— To be done —
The required output is the exact run of lines from the line containing "doc.recompute()" to the line containing "record = json.load(file)", inclusive, and nothing besides.

— Records supplied —
______

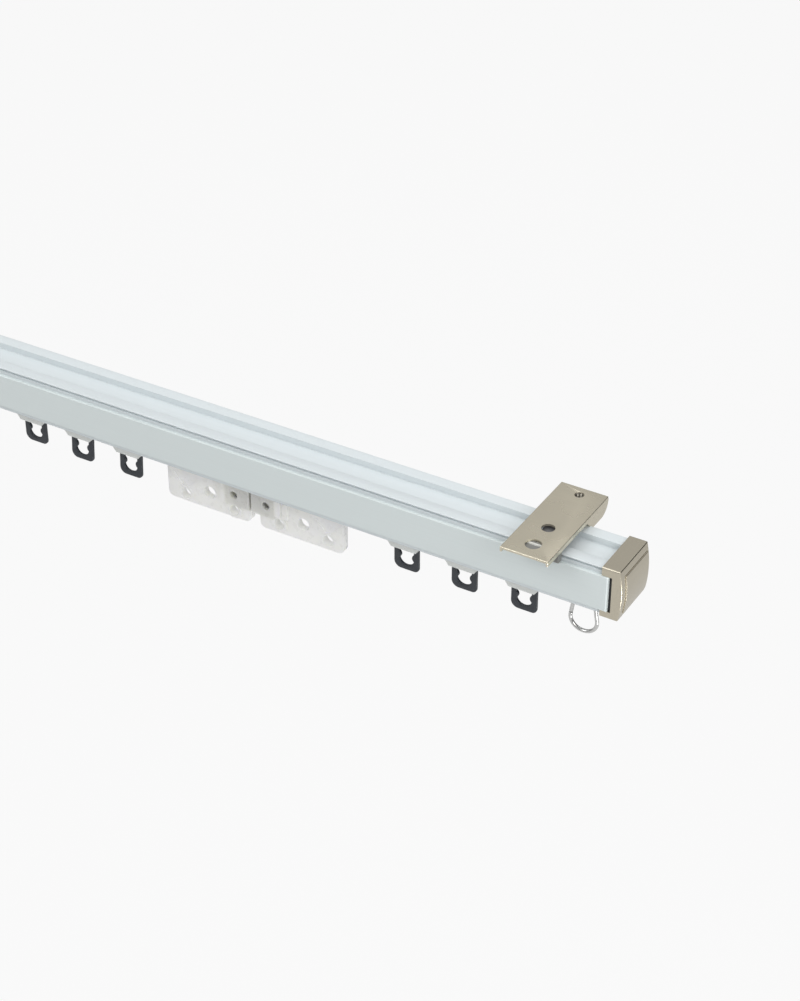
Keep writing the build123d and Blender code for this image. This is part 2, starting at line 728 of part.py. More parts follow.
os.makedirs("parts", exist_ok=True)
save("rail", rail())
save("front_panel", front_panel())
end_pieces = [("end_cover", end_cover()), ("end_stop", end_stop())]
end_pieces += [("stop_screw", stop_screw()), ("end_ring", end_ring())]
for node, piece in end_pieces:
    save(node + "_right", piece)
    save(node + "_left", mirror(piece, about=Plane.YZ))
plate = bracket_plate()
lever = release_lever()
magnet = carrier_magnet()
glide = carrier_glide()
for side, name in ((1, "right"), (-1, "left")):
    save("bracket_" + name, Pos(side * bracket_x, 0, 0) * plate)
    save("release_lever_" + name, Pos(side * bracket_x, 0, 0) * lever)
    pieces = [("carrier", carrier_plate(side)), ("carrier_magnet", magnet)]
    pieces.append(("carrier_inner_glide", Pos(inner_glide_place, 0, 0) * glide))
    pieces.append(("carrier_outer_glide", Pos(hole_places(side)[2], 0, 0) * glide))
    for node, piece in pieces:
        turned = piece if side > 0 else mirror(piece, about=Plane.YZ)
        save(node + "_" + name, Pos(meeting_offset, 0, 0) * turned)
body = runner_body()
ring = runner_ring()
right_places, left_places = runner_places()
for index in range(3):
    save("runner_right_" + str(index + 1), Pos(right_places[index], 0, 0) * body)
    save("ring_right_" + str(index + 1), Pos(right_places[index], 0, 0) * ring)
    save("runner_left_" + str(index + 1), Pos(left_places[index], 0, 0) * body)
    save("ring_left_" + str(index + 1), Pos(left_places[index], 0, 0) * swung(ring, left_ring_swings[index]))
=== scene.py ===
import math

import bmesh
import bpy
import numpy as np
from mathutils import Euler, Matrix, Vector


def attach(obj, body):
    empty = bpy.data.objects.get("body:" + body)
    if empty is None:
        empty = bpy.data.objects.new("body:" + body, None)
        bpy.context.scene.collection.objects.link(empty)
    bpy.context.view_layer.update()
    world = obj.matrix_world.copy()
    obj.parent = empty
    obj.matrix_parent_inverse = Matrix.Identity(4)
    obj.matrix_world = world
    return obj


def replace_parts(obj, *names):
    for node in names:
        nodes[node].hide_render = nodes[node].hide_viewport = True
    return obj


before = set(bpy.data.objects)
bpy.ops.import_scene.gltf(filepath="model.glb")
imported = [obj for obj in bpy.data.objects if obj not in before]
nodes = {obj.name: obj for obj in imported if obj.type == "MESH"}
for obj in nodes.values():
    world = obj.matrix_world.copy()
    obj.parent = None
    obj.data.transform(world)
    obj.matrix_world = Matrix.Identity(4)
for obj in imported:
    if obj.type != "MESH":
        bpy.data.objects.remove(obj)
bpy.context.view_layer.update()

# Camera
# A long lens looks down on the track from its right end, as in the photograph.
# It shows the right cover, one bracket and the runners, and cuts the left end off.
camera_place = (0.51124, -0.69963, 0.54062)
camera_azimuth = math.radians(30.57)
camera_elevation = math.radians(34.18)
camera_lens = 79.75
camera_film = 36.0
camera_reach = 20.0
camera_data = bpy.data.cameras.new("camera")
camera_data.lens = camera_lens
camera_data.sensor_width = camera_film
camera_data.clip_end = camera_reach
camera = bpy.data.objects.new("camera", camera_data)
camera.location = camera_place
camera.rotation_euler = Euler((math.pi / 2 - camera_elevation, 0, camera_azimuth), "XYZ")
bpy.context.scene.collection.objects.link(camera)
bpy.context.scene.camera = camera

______

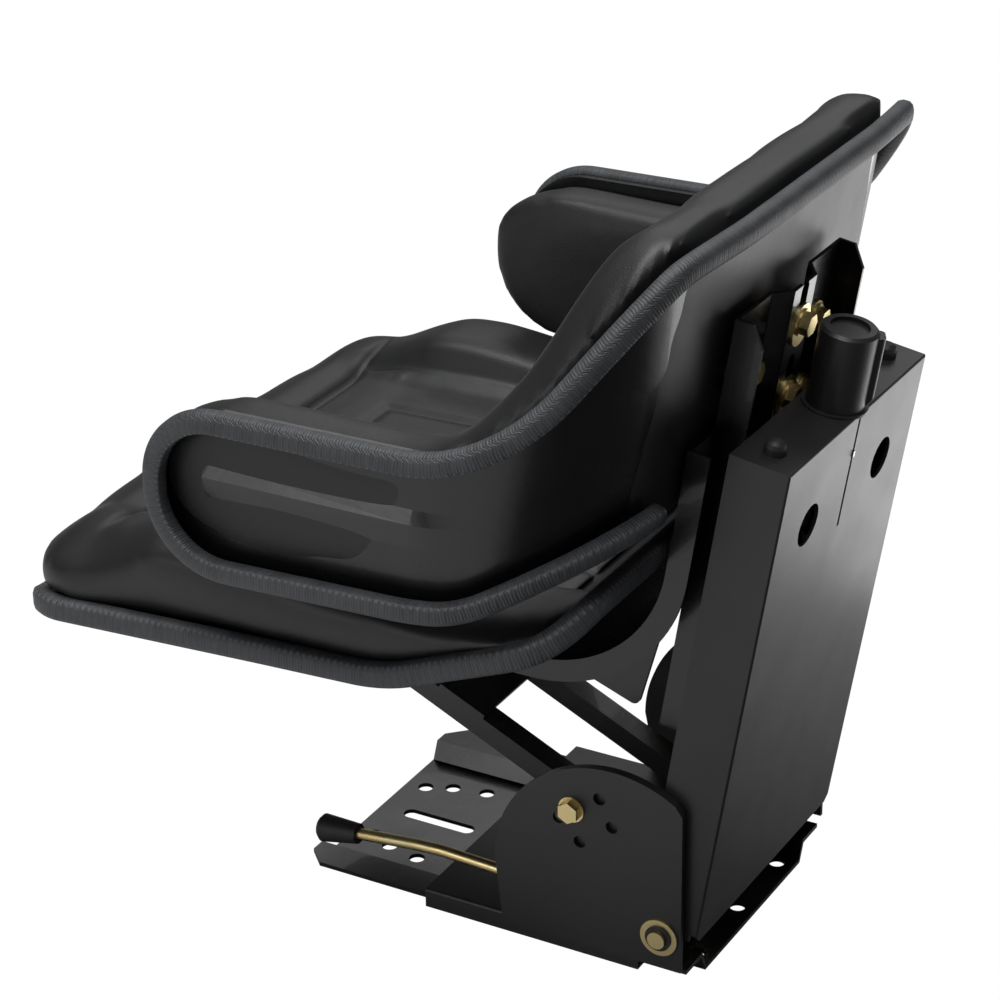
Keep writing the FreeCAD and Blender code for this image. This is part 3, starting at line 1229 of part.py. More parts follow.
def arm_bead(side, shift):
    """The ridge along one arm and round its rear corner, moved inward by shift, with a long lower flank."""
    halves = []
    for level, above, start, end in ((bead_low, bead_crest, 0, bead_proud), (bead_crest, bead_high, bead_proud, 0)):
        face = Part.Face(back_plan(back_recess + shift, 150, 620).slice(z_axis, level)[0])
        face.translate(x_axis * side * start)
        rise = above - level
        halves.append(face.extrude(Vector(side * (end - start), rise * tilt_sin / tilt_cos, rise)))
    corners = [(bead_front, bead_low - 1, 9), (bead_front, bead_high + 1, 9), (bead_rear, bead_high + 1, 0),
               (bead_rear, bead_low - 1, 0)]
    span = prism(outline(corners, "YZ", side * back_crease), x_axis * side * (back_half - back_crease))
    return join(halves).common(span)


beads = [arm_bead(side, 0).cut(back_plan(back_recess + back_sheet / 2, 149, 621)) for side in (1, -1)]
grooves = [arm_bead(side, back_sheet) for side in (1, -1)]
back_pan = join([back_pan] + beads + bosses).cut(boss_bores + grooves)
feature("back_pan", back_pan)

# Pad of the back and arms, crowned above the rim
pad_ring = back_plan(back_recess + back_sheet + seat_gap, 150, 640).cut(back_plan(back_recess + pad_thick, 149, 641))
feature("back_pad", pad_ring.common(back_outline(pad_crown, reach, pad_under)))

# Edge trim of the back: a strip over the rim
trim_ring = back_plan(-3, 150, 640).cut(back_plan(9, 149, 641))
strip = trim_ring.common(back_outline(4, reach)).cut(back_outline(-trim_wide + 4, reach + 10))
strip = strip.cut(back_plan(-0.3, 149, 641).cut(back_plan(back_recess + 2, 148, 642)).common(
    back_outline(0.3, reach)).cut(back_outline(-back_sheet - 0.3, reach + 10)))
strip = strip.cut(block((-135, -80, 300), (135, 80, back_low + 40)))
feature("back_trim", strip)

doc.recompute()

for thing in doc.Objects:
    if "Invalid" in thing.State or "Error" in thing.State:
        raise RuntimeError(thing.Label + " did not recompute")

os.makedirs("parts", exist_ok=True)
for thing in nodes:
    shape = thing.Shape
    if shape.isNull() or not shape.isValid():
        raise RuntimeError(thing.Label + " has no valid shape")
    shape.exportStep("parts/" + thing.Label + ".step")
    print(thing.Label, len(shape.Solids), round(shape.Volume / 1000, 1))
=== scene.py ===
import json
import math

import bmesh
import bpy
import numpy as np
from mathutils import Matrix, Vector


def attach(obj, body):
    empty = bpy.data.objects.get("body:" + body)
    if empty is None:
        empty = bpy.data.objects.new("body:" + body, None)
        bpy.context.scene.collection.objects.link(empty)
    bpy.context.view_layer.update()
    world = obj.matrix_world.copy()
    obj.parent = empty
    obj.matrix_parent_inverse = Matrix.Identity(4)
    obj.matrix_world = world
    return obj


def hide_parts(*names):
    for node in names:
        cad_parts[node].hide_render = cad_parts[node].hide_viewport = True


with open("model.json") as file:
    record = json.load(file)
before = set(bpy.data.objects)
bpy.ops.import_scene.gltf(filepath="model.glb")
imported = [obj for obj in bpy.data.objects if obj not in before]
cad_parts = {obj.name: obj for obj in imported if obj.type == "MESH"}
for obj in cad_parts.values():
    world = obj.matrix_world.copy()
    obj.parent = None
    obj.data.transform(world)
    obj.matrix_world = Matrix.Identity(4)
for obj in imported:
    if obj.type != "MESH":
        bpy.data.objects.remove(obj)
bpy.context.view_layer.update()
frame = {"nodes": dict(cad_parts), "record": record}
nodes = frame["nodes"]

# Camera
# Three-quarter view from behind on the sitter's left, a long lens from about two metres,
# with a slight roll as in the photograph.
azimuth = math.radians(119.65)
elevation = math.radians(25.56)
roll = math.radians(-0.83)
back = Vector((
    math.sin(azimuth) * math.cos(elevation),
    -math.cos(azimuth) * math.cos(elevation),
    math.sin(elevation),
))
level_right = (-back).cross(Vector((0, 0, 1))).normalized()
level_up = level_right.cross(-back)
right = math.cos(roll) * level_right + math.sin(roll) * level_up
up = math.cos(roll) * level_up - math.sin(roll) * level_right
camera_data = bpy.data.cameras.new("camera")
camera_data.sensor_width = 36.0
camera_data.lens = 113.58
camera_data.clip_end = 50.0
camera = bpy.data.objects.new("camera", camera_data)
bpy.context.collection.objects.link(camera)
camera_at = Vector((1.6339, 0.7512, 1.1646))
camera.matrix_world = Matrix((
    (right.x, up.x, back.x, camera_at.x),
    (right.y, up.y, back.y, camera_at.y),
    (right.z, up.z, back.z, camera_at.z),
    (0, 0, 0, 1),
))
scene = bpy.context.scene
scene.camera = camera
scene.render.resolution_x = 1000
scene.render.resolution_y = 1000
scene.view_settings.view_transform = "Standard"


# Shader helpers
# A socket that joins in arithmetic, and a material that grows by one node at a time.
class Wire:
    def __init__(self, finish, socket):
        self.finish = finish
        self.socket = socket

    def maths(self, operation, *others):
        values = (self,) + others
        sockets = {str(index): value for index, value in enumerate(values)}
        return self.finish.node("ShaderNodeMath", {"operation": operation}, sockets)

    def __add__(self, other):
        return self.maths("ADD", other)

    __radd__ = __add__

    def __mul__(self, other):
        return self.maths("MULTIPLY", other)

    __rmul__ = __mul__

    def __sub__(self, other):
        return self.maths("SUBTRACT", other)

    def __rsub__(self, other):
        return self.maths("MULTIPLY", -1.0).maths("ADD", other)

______

— Worked answer —
doc.recompute()

for thing in doc.Objects:
    if "Invalid" in thing.State or "Error" in thing.State:
        raise RuntimeError(thing.Label + " did not recompute")

os.makedirs("parts", exist_ok=True)
for thing in nodes:
    shape = thing.Shape
    if shape.isNull() or not shape.isValid():
        raise RuntimeError(thing.Label + " has no valid shape")
    shape.exportStep("parts/" + thing.Label + ".step")
    print(thing.Label, len(shape.Solids), round(shape.Volume / 1000, 1))
=== scene.py ===
import json
import math

import bmesh
import bpy
import numpy as np
from mathutils import Matrix, Vector


def attach(obj, body):
    empty = bpy.data.objects.get("body:" + body)
    if empty is None:
        empty = bpy.data.objects.new("body:" + body, None)
        bpy.context.scene.collection.objects.link(empty)
    bpy.context.view_layer.update()
    world = obj.matrix_world.copy()
    obj.parent = empty
    obj.matrix_parent_inverse = Matrix.Identity(4)
    obj.matrix_world = world
    return obj


def hide_parts(*names):
    for node in names:
        cad_parts[node].hide_render = cad_parts[node].hide_viewport = True


with open("model.json") as file:
    record = json.load(file)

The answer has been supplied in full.